The latest evolution in this field is the move toward Real-Time Integrated Reporting. Historically, HR and Finance often maintained separate spreadsheets that rarely matched—a discrepancy known as “reconciliation hell.”

Current best practices involve unified ERP (Enterprise Resource Planning) systems where HR data (Workday, SAP SuccessFactors) flows directly into Finance planning tools (Anaplan, Adaptive Planning). This ensures that a new hire entered in the HR system immediately reflects as a cost in the financial forecast. Furthermore, visualization tools like Tableau and PowerBI have replaced static PDFs, allowing executives to drill down into headcount data by geography, tenure, and skill set interactively.

Key Stakeholders and Departmental Impact

While generated by HR, headcount reporting affects the entire enterprise:

  • Human Resources: Uses data for recruitment planning, retention strategies, and benefits administration.
  • Finance: Relies on FTE data for salary budgeting, bonus provisioning, and productivity analysis (Revenue per Employee).
  • Information Technology (IT): requires data for hardware procurement, identity management, and cybersecurity access control (onboarding/offboarding).
  • Operations/Production: Uses headcount data for shift planning and capacity management to meet production targets.
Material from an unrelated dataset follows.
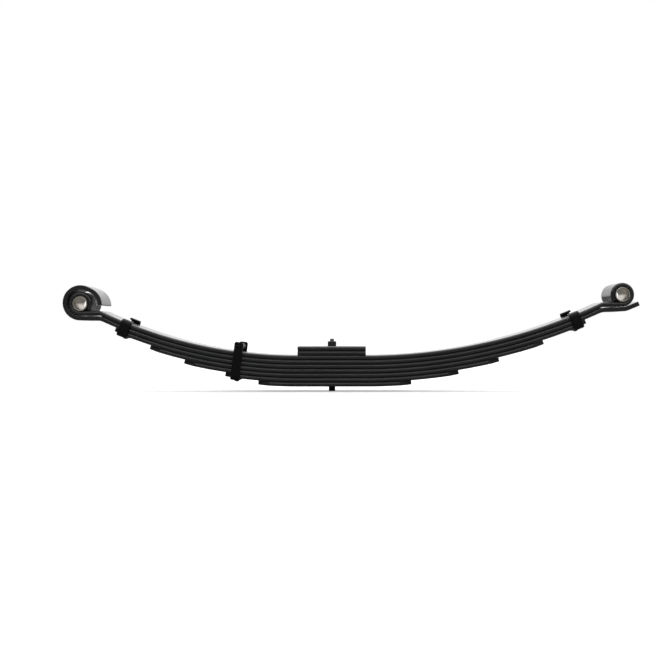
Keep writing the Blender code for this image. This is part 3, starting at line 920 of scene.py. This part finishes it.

Future Outlook and Predictive Modeling

The future of headcount reporting lies in Predictive Analytics and Skills-Based Planning. Instead of merely reporting how many people are currently employed, AI-driven models are beginning to forecast:

  • Flight Risk: Predicting which employees are likely to leave in the next quarter, allowing for preemptive backfill planning.
  • Skills vs. Roles: Future reporting may focus less on “Job Titles” (Headcount) and more on “Capabilities.” Organizations will report on their inventory of skills (e.g., “We have 50 Python developers”) regardless of the department they sit in, facilitating a more agile allocation of talent.
  • Total Talent Management: The distinction between “employee” and “contractor” will blur in reporting, with dashboards presenting a holistic view of all labor resources contributing to the company’s output.